• **Task details**: Starting at the top of the records, output every line through the one that contains "roughness = 0.22", keeping each exactly as it appears.

Records
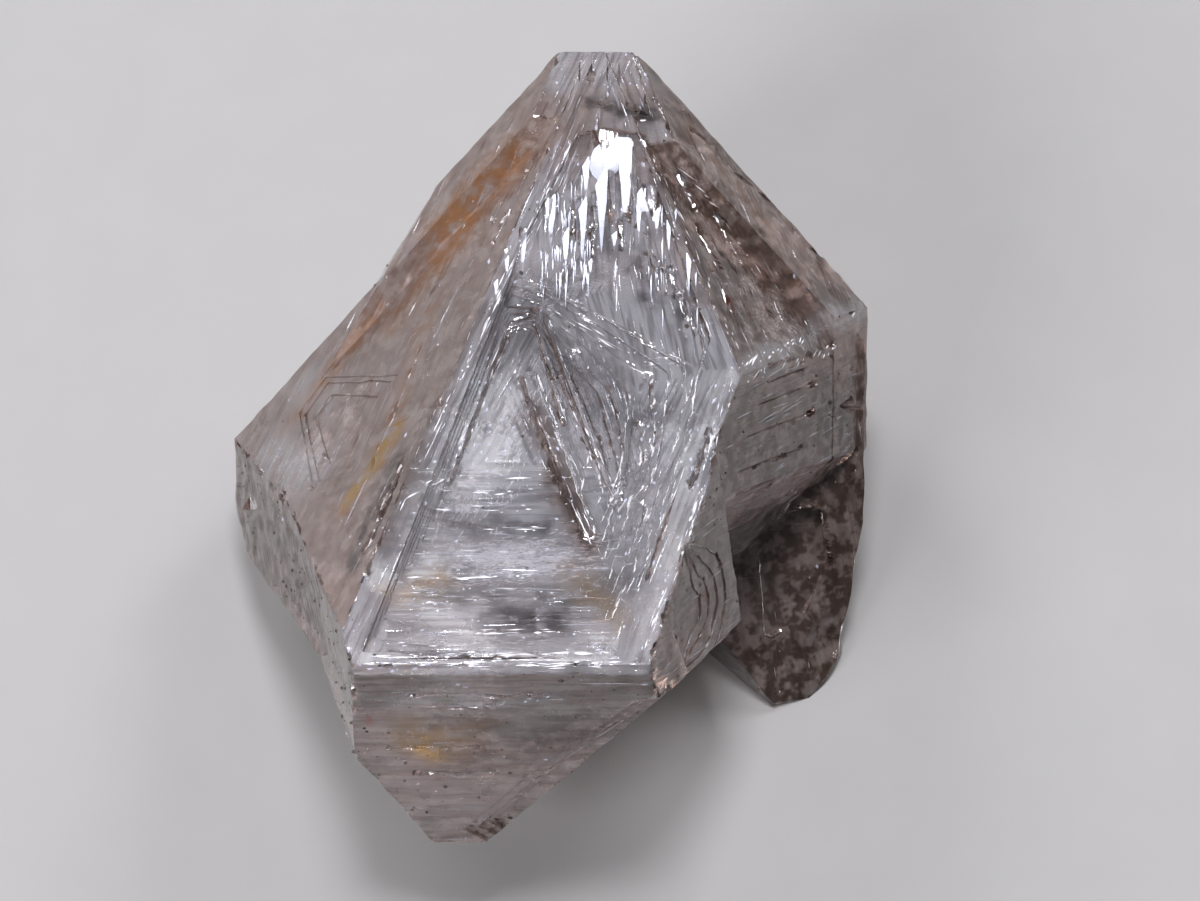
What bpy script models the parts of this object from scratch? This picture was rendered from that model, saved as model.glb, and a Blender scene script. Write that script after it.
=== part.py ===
# Skeletal quartz crystal, grown as one piece.
# It rests on one lower rhombohedral face, so the big hollow face on top lies level.
# Everything is modelled in millimetres (x right, y back, z up) and turned into metres at the end.
import math
import random
from itertools import combinations

import bmesh
import bpy
from mathutils import Matrix, Vector

# ---- driving dimensions, mm and degrees ----
metresPerMm = 0.001
facePolar = 51.79          # angle between the long axis and the normal of a pyramid face
axisHeight = 10.3          # height of the crystal's centre above the ground
windowHeight = 26.0        # height of the level hopper face
windowDrop = 1.8           # how far the hopper goes down in the middle
# how far in each ledge of the hopper lies, at the front and at the back, where they fan out
ledgeShares = (0, 0.07, 0.2, 0.33, 0.42, 0.54, 0.66, 0.79, 0.9, 1)
crestShares = (0, 0.05, 0.1, 0.24, 0.4, 0.58, 0.7, 0.8, 0.91, 1)
pointUnderside = 8.2       # height of the overhanging front point above the ground
colour = (0.30, 0.265, 0.28, 1)
roughness = 0.22

centre = Vector((0, 0, axisHeight))
axisAlong = Vector((0, math.sin(math.radians(facePolar)), math.cos(math.radians(facePolar))))
axisFront = Vector((0, -axisAlong.z, axisAlong.y))
chance = random.Random(11)


# ---- faces by crystal direction ----
def around(azimuth):
    turn = math.radians(azimuth)
    return Vector((math.sin(turn), 0, 0)) + axisFront * math.cos(turn)


def faceNormal(kind, azimuth):
    polar = math.radians(facePolar)
    lean = {"upper": math.cos(polar), "prism": 0, "lower": -math.cos(polar)}[kind]
    reach = 1 if kind == "prism" else math.sin(polar)
    return around(azimuth) * reach + axisAlong * lean


def face(kind, azimuth, distance):
    normal = faceNormal(kind, azimuth)
    return normal, distance + normal.dot(centre)


def faceAt(kind, azimuth, point):
    normal = faceNormal(kind, azimuth)
    return normal, normal.dot(Vector(point))


def leaning(normal, point):
    normal = Vector(normal).normalized()
    return normal, normal.dot(Vector(point))


def through(a, b, c, inside=(0, -14, 16)):
    a, b, c = Vector(a), Vector(b), Vector(c)
    normal = (b - a).cross(c - a).normalized()
    if normal.dot(Vector(inside) - a) > 0:
        normal.negate()
    return normal, normal.dot(a)


def level(height):
    return Vector((0, 0, 1)), height


# ---- solids ----
def hullOf(name, points):
    mesh = bmesh.new()
    for point in points:
        mesh.verts.new(point)
    made = bmesh.ops.convex_hull(mesh, input=mesh.verts)
    spare = [item for item in made["geom_interior"] if isinstance(item, bmesh.types.BMVert)]
    bmesh.ops.delete(mesh, geom=spare, context="VERTS")
    bmesh.ops.recalc_face_normals(mesh, faces=mesh.faces)
    return placed(name, mesh)


def placed(name, mesh):
    bmesh.ops.triangulate(mesh, faces=mesh.faces)
    data = bpy.data.meshes.new(name)
    mesh.to_mesh(data)
    mesh.free()
    item = bpy.data.objects.new(name, data)
    bpy.context.scene.collection.objects.link(item)
    return item


def grown(name, faces):
    """The block inside all of these faces, one polygon for each face that shows."""
    corners = []
    for first, second, third in combinations(faces, 3):
        system = Matrix((first[0], second[0], third[0]))
        if abs(system.determinant()) < 1e-5:
            continue
        corner = system.inverted() @ Vector((first[1], second[1], third[1]))
        inside = all(normal.dot(corner) < reach + 1e-4 for normal, reach in faces)
        if inside and all((corner - other).length > 1e-3 for other in corners):
            corners.append(corner)
    mesh = bmesh.new()
    verts = [mesh.verts.new(corner) for corner in corners]
    for normal, reach in faces:
        rim = [vert for vert in verts if abs(normal.dot(vert.co) - reach) < 2e-4]
        if len(rim) < 3:
            continue
        middle = sum((vert.co for vert in rim), Vector()) / len(rim)
        first = (rim[0].co - middle).normalized()
        second = normal.cross(first)
        rays = {vert: vert.co - middle for vert in rim}
        bearing = {vert: math.atan2(ray.dot(second), ray.dot(first)) for vert, ray in rays.items()}
        mesh.faces.new(sorted(rim, key=bearing.get))
    return placed(name, mesh)


def slab(name, outline, normal, above, below):
    """An outline lying on a face, made solid from above the face to below it."""
    mesh = bmesh.new()
    normal = Vector(normal)
    top = [mesh.verts.new(Vector(point) + normal * above) for point in outline]
    bottom = [mesh.verts.new(Vector(point) - normal * below) for point in outline]
    mesh.faces.new(top)
    mesh.faces.new(list(reversed(bottom)))
    for i in range(len(top)):
        j = (i + 1) % len(top)
        mesh.faces.new((top[i], bottom[i], bottom[j], top[j]))
    bmesh.ops.recalc_face_normals(mesh, faces=mesh.faces)
    return placed(name, mesh)


def needle(name, start, end, normal, width, depth, margin=0.3):
    """A spindle lying along a face. A positive depth sinks it in, a negative one lifts it out."""
    start, end, normal = Vector(start), Vector(end), Vector(normal)
    middle = (start + end) / 2
    side = (end - start).cross(normal).normalized() * width / 2
    lift = normal * margin * (1 if depth > 0 else -1)
    points = [start + lift, end + lift, middle + side + lift, middle - side + lift]
    points += [middle - normal * depth, start.lerp(end, 0.2) - normal * depth * 0.7]
    return hullOf(name, points)


def combine(body, tools, operation):
    """Joins or cuts all the tools at once, then throws the tools away."""
    group = bpy.data.collections.new("tools")
    bpy.context.scene.collection.children.link(group)
    for tool in tools:
        bpy.context.scene.collection.objects.unlink(tool)
        group.objects.link(tool)
        tool.hide_render = True
        tool.display_type = "WIRE"
    modifier = body.modifiers.new(operation.title(), "BOOLEAN")
    modifier.operand_type = "COLLECTION"
    modifier.collection = group
    modifier.operation = operation
    modifier.solver = "EXACT"
    bpy.context.view_layer.update()
    graph = bpy.context.evaluated_depsgraph_get()
    data = bpy.data.meshes.new_from_object(body.evaluated_get(graph))
    body.modifiers.clear()
    mesh = bmesh.new()
    mesh.from_mesh(data)
    bmesh.ops.triangulate(mesh, faces=mesh.faces)
    bmesh.ops.dissolve_degenerate(mesh, edges=mesh.edges, dist=0.0005)
    mesh.to_mesh(data)
    mesh.free()
    body.data = data
    for tool in tools:
        bpy.data.objects.remove(tool, do_unlink=True)
    bpy.data.collections.remove(group)


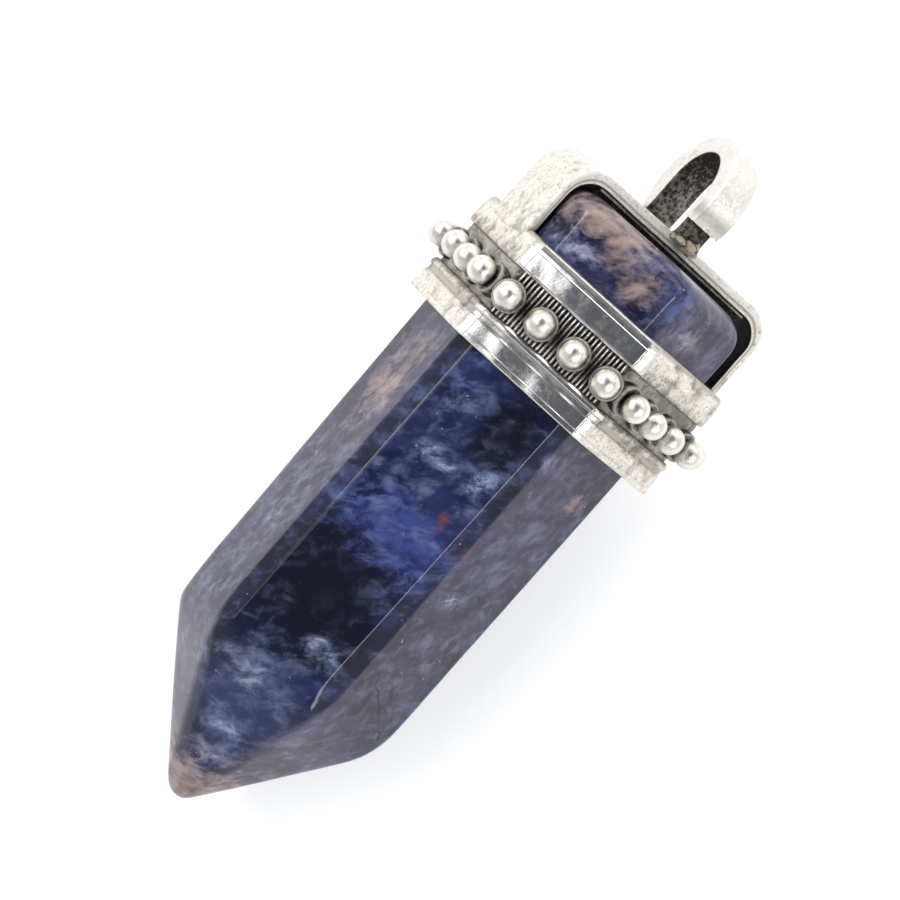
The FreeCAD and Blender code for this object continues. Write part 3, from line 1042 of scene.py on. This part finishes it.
# Colours of the stone
# Ink: the stone's darkest tone, also the colour of the painted shade on the bevels
INK_AND_SHADE = (0.0060, 0.0065, 0.0150, 1)
NAVY = (0.0085, 0.0105, 0.0330, 1)
BLUE = (0.0175, 0.0240, 0.0800, 1)
COBALT = (0.0360, 0.0540, 0.1750, 1)
# Slate and lilac of the painted reflection on the slanted facets
LILAC_SHEEN = (0.0500, 0.0400, 0.0800, 1)
SLATE_SHEEN = (0.0100, 0.0080, 0.0250, 1)
MIST = (0.1800, 0.2150, 0.3600, 1)
GREY_MIST = (0.1900, 0.1750, 0.2700, 1)
WHITE = (0.4300, 0.4500, 0.5300, 1)
PEACH = (0.3700, 0.2620, 0.2200, 1)
RUST = (0.1600, 0.0480, 0.0300, 1)
CRACK_BLACK = (0.0040, 0.0040, 0.0060, 1)
# Cracks on the stone's front: start and end as (across, height), width
CRACKS = (
    ((5.9, 16.8), (8.9, 12.8), 0.07),
    ((-8.6, 35.8), (-8.3, 33.2), 0.09),
)
# The stone's clouds are drawn out along a slant: its turn in radians, the scale along it
LAYER_SLANT = -0.96
LAYER_STRETCH = 0.62


def stone_ground(tree, clouds, fine):
    """The stone's blue ground, with cobalt bands and dark zones, the painted reflection that greys
    the slanted facets, and the painted shade on the bevels.
    """
    colour = mix(tree, ramp(tree, clouds, 0.38, 0.60), NAVY, BLUE)
    lit = times(tree, read(tree, "cobalt"), ramp(tree, fine, 0.34, 0.60, 0.25, 1.0))
    colour = mix(tree, ramp(tree, lit, 0.1, 0.9), colour, COBALT)
    cloudy = math_node(tree, "MULTIPLY_ADD", fine, 0.45, times(tree, clouds, 0.55))
    # Painted reflection: where the grey is set, the ground turns slate and lilac
    dull = mix(tree, ramp(tree, cloudy, 0.40, 0.60), SLATE_SHEEN, LILAC_SHEEN)
    colour = mix(tree, times(tree, read(tree, "grey"), 0.72), colour, dull)
    dark_and_shade = times(tree, read(tree, "dark"), ramp(tree, fine, 0.70, 0.42, 0.35, 1.0))
    return mix(tree, ramp(tree, dark_and_shade, 0.15, 0.65, 0.0, 0.92), colour, INK_AND_SHADE)


def stone_clouds(tree, colour, where, layers, fine):
    """Pale veins and torn clouds over the ground, with a white web in the clouds."""
    # The pale veins turn greyer under the painted reflection
    mist = mix(tree, times(tree, read(tree, "grey"), 0.75), MIST, GREY_MIST)
    lighter = math_node(tree, "MULTIPLY_ADD", read(tree, "dark"), -0.75, 1.0, clamp=True)
    long_veins = veins(tree, layers, 0.20, 0.075, 0.5)
    small_veins = veins(tree, layers, 0.50, 0.070, 0.4)
    lines = math_node(tree, "MAXIMUM", long_veins, times(tree, small_veins, 0.7))
    lines = times(tree, lines, ramp(tree, fine, 0.40, 0.72, 0.0, 0.9))
    lines = times(tree, lines, lighter)
    colour = mix(tree, times(tree, lines, 0.6), colour, mist)
    pale = read(tree, "pale")
    torn = ramp(tree, math_node(tree, "MULTIPLY_ADD", pale, 0.16, fine), 0.47, 0.77)
    cloud = times(tree, torn, ramp(tree, pale, 0.06, 0.80))
    colour = mix(tree, times(tree, cloud, 0.75), colour, mist)
    grain = noise(tree, where, 3.2, 6.0, 0.65)
    web = math_node(tree, "MAXIMUM", small_veins, ramp(tree, grain, 0.46, 0.68))
    web = times(tree, web, ramp(tree, cloud, 0.35, 0.95))
    return mix(tree, times(tree, web, 0.5), colour, WHITE)


def stone_spots(tree, colour, where, fine):
    """Peach patches, rust spots and small white specks."""
    warm = read(tree, "warm")
    patch = ramp(tree, math_node(tree, "MULTIPLY_ADD", warm, 0.26, fine), 0.50, 0.92)
    patch = times(tree, patch, ramp(tree, warm, 0.05, 0.6))
    colour = mix(tree, times(tree, patch, 0.8), colour, PEACH)
    colour = mix(tree, ramp(tree, read(tree, "rust"), 0.20, 1.0, 0.0, 0.75), colour, RUST)
    specks = ramp(tree, noise(tree, where, 2.6, 1.0, 0.4), 0.775, 0.80)
    return mix(tree, times(tree, specks, 0.4), colour, WHITE)


def stone_material():
    """Polished dark blue stone with clouds, veins, patches and two cracks."""
    material, tree = new_material("veined_blue_stone")
    where = read(tree, "upright", "Vector")
    layers = {"Vector": where, "Rotation": (0.0, LAYER_SLANT, 0.0)}
    layers = node(tree, "ShaderNodeMapping", layers).outputs[0]
    layers = {"Vector": layers, "Scale": (1.0, 1.0, LAYER_STRETCH)}
    layers = node(tree, "ShaderNodeMapping", layers).outputs[0]
    clouds = noise(tree, layers, 0.24, 8.0, 0.62, 0.5)
    fine = noise(tree, layers, 0.85, 9.0, 0.68, 0.35)
    colour = stone_ground(tree, clouds, fine)
    colour = stone_clouds(tree, colour, where, layers, fine)
    colour = stone_spots(tree, colour, where, fine)
    first, second = [crack(tree, where, *line) for line in CRACKS]
    split = math_node(tree, "MAXIMUM", first, second)
    height = math_node(tree, "MULTIPLY_ADD", fine, 0.1, times(tree, split, -1.0))
    bump = {"Height": height, "Strength": 0.35, "Distance": 0.00003}
    shader = {
        "Base Color": mix(tree, split, colour, CRACK_BLACK),
        "Roughness": ramp(tree, fine, 0.35, 0.75, 0.06, 0.12),
        "Normal": node(tree, "ShaderNodeBump", bump).outputs[0],
        "IOR": 1.38,
    }
    shade(tree, shader)
    return material


# Colours of the metal. Silver goes from the first tone to the second in soft patches.
BRIGHT_SILVER = ((0.85, 0.83, 0.795, 1), (0.76, 0.73, 0.685, 1))
DULL_SILVER = ((0.86, 0.81, 0.725, 1), (0.68, 0.625, 0.54, 1))
GOLD = (0.56, 0.43, 0.25, 1)
# Soot, which is also the colour of the painted shade
SOOT_AND_SHADE = (0.030, 0.025, 0.021, 1)


def hollow_soot_and_shade(tree, cast):
    """Soot where the metal is shut in, and the patina and painted shade that its points ask for."""
    shut = node(tree, "ShaderNodeAmbientOcclusion", {"Distance": 0.0011}, samples=8).outputs["AO"]
    hidden = ramp(tree, shut, 0.30, 0.92, 1.0, 0.0)
    hidden = times(tree, hidden, ramp(tree, cast, 0.25, 0.6, 0.75, 1.0))
    patina_and_painted_shade = times(tree, read(tree, "patina"), ramp(tree, cast, 0.34, 0.66, 1.2, 0.84))
    return math_node(tree, "MAXIMUM", times(tree, hidden, 0.95), patina_and_painted_shade, clamp=True)


def blot_soot(tree, where, matte):
    """Blots and specks of soot, strongest on the matte skin and where there is grime."""
    cloudy = noise(tree, where, 0.75, 7.0, 0.72)
    dirty = math_node(tree, "MULTIPLY_ADD", read(tree, "grime"), 0.13, cloudy)
    blots = ramp(tree, dirty, 0.48, 0.74, 0.0, 0.72)
    specks = ramp(tree, noise(tree, where, 4.5, 5.0, 0.72), 0.54, 0.68, 0.0, 0.85)
    spots = math_node(tree, "MAXIMUM", blots, specks)
    return times(tree, spots, math_node(tree, "MULTIPLY_ADD", matte, 0.75, 0.22))


def silver_bump(tree, where, cast, matte):
    """The cast skin's unevenness, which is strongest where it is matte."""
    grain = noise(tree, where, 14.0, 3.0, 0.6)
    fine = times(tree, grain, math_node(tree, "MULTIPLY_ADD", matte, 0.85, 0.01))
    coarse = math_node(tree, "MULTIPLY_ADD", matte, 1.7, 0.05)
    skin = math_node(tree, "MULTIPLY_ADD", cast, coarse, fine)
    bump = node(tree, "ShaderNodeBump", {"Height": skin, "Strength": 0.75, "Distance": 0.00012})
    return bump.outputs[0]


def silver_material():
    """Antique silver: polished or grainy, black in its hollows and blots, and black where shade is
    painted on it.
    """
    material, tree = new_material("antique_silver")
    where = read(tree, "upright", "Vector")
    matte = read(tree, "matte")
    broad = noise(tree, where, 0.5, 4.0, 0.6, 0.3)
    cast = noise(tree, where, 3.2, 5.0, 0.65, 0.2)
    bright = mix(tree, ramp(tree, broad, 0.35, 0.65), *BRIGHT_SILVER)
    dull = mix(tree, ramp(tree, cast, 0.3, 0.7), *DULL_SILVER)
    colour = mix(tree, times(tree, matte, 0.85), bright, dull)
    gold = times(tree, read(tree, "warm"), ramp(tree, cast, 0.35, 0.6))
    colour = mix(tree, gold, colour, GOLD)
    soot_and_shade = math_node(tree, "MAXIMUM", hollow_soot_and_shade(tree, cast), blot_soot(tree, where, matte))
    rough = math_node(tree, "MULTIPLY_ADD", matte, 0.30, 0.11)
    rough = math_node(tree, "MULTIPLY_ADD", soot_and_shade, 0.22, rough)
    rough = math_node(tree, "ADD", rough, ramp(tree, cast, 0.3, 0.7, -0.03, 0.06))
    shader = {
        "Base Color": mix(tree, soot_and_shade, colour, SOOT_AND_SHADE),
        "Metallic": 1.0,
        "Roughness": rough,
        "Normal": silver_bump(tree, where, cast, matte),
    }
    shade(tree, shader)
    return material


# The studio, in metres and watts
FLOOR_SIZE = 4.0
FLOOR_TONES = ((0.93, 0.935, 0.94, 1), (0.95, 0.95, 0.95, 1))
FLOOR_GLOW = (0.96, 0.98, 1.0, 1)
FLOOR_GLOW_STRENGTH = 0.26
SKY_LOW = (1.0, 1.0, 1.0, 1)
SKY_HIGH = (0.14, 0.155, 0.19, 1)
SKY_STRENGTH = 0.85
# Lights: name, place, size across and up, power
LIGHTS = (
    ("left_softbox", (-0.42, 0.10, 0.42), (0.20, 0.45), 2.0),
    ("right_softbox", (0.42, -0.07, 0.43), (0.12, 0.50), 1.4),
    ("near_card", (-0.165, -0.10, 0.47), (0.16, 0.30), 0.30),
    ("far_softbox", (0.0, 0.62, 0.34), (0.8, 0.3), 1.5),
)
# The camera's lens and sensor in millimetres, its directions, and its place in metres
CAMERA_LENS = 220.0
CAMERA_SENSOR = 36.0
CAMERA_NEAREST = 0.01
CAMERA_RIGHT = (0.73716, 0.67574, -0.00413)
CAMERA_UP = (-0.67203, 0.73371, 0.10037)
CAMERA_BACK = (0.07085, -0.07122, 0.99494)
CAMERA_PLACE = (0.02591, -0.02613, 0.38916)


def floor_material():
    """Pale paper that glows faintly, so that it stays near white."""
    material, tree = new_material("studio_floor")
    where = node(tree, "ShaderNodeTexCoord").outputs["Object"]
    shader = {
        "Base Color": mix(tree, noise(tree, where, 3.0, 2.0, 0.55), *FLOOR_TONES),
        "Roughness": 0.9,
        "Specular IOR Level": 0.1,
        "Emission Color": FLOOR_GLOW,
        "Emission Strength": FLOOR_GLOW_STRENGTH,
    }
    shade(tree, shader)
    return material


def put(name, data, right, up, back, place):
    """Puts a lamp or camera in the scene, by its three directions and its place."""
    thing = bpy.data.objects.new(name, data)
    scene.collection.objects.link(thing)
    matrix = np.eye(4)
    matrix[:3] = np.stack((right, up, back, place), axis=1)
    thing.matrix_world = Matrix(matrix.tolist())
    return thing


def make_light(name, place, size, power):
    """A rectangular light that faces the pendant."""
    data = bpy.data.lights.new(name, "AREA")
    data.shape = "RECTANGLE"
    data.size, data.size_y = size
    data.energy = power
    back = np.array(place) / np.linalg.norm(place)
    side = np.cross((0, 1, 0), back)
    side /= np.linalg.norm(side)
    put(name, data, side, np.cross(back, side), back, place)


def make_sky():
    """A white surround that is darker straight above."""
    world = bpy.data.worlds.new("soft_studio")
    scene.world = world
    world.use_nodes = True
    tree = world.node_tree
    tree.nodes.clear()
    direction = node(tree, "ShaderNodeTexCoord").outputs["Generated"]
    height = node(tree, "ShaderNodeSeparateXYZ", {0: direction}).outputs["Z"]
    tint = mix(tree, ramp(tree, height, 0.62, 0.90, 1.0, 0.0), SKY_HIGH, SKY_LOW)
    glow = node(tree, "ShaderNodeBackground", {"Color": tint, "Strength": SKY_STRENGTH})
    tree.links.new(glow.outputs[0], node(tree, "ShaderNodeOutputWorld").inputs["Surface"])


def make_camera():
    """The camera, where the photograph was taken from."""
    data = bpy.data.cameras.new("camera")
    data.lens = CAMERA_LENS
    data.sensor_width = CAMERA_SENSOR
    data.clip_start = CAMERA_NEAREST
    return put("camera", data, CAMERA_RIGHT, CAMERA_UP, CAMERA_BACK, CAMERA_PLACE)


stone = make_stone_shell().build("stone_point", stone_material())
cap = make_cap_shell().build("silver_cap", silver_material())

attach(stone, "root")
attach(cap, "root")
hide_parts("crystal_point")
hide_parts("cast_cap")

bpy.ops.mesh.primitive_plane_add(size=FLOOR_SIZE, location=(0, 0, 0))
floor = bpy.context.object
floor.name = "floor"
floor.data.materials.append(floor_material())

for light in LIGHTS:
    make_light(*light)
make_sky()
scene.camera = make_camera()
scene.view_settings.view_transform = "Standard"
scene.view_settings.look = "None"
scene.view_settings.exposure = 0.0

• **Written reply**:
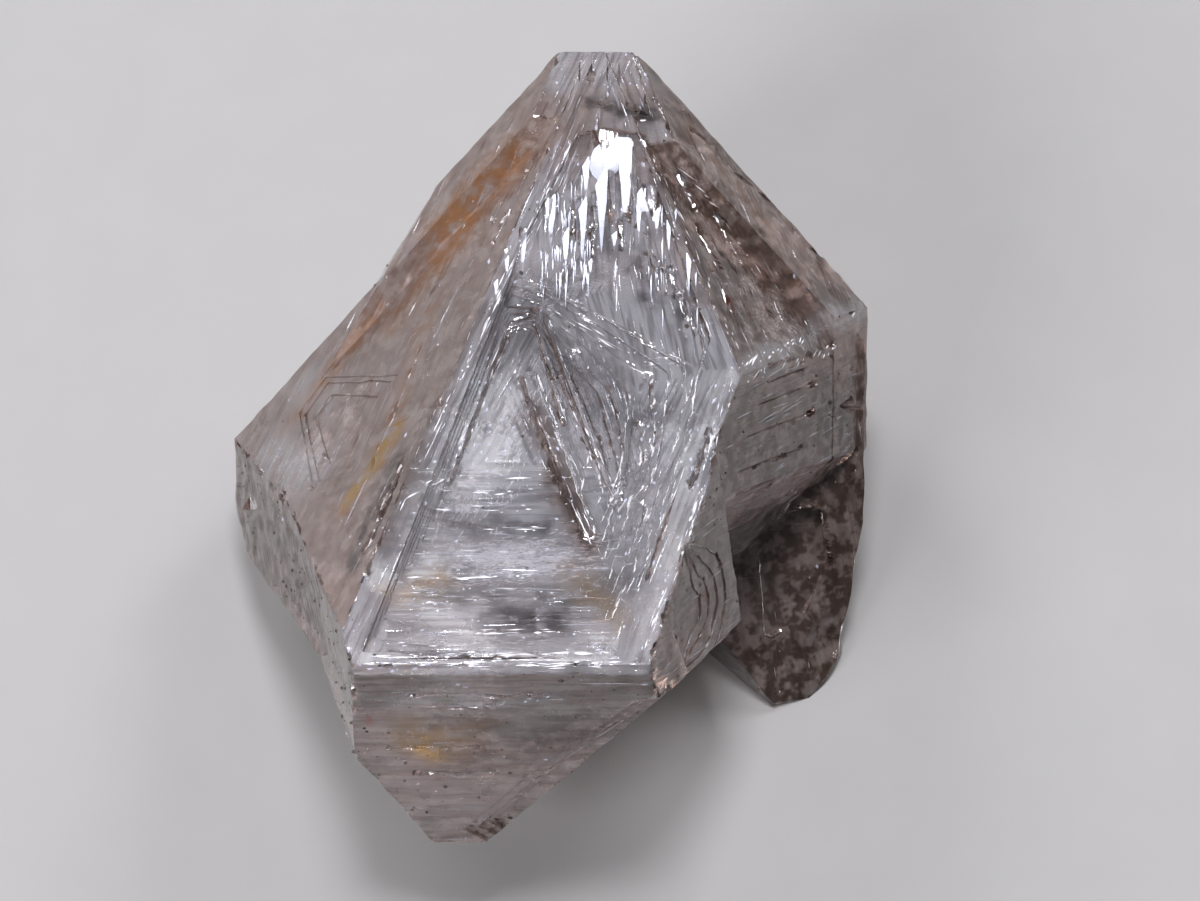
What bpy script models the parts of this object from scratch? This picture was rendered from that model, saved as model.glb, and a Blender scene script. Write that script after it.
=== part.py ===
# Skeletal quartz crystal, grown as one piece.
# It rests on one lower rhombohedral face, so the big hollow face on top lies level.
# Everything is modelled in millimetres (x right, y back, z up) and turned into metres at the end.
import math
import random
from itertools import combinations

import bmesh
import bpy
from mathutils import Matrix, Vector

# ---- driving dimensions, mm and degrees ----
metresPerMm = 0.001
facePolar = 51.79          # angle between the long axis and the normal of a pyramid face
axisHeight = 10.3          # height of the crystal's centre above the ground
windowHeight = 26.0        # height of the level hopper face
windowDrop = 1.8           # how far the hopper goes down in the middle
# how far in each ledge of the hopper lies, at the front and at the back, where they fan out
ledgeShares = (0, 0.07, 0.2, 0.33, 0.42, 0.54, 0.66, 0.79, 0.9, 1)
crestShares = (0, 0.05, 0.1, 0.24, 0.4, 0.58, 0.7, 0.8, 0.91, 1)
pointUnderside = 8.2       # height of the overhanging front point above the ground
colour = (0.30, 0.265, 0.28, 1)
roughness = 0.22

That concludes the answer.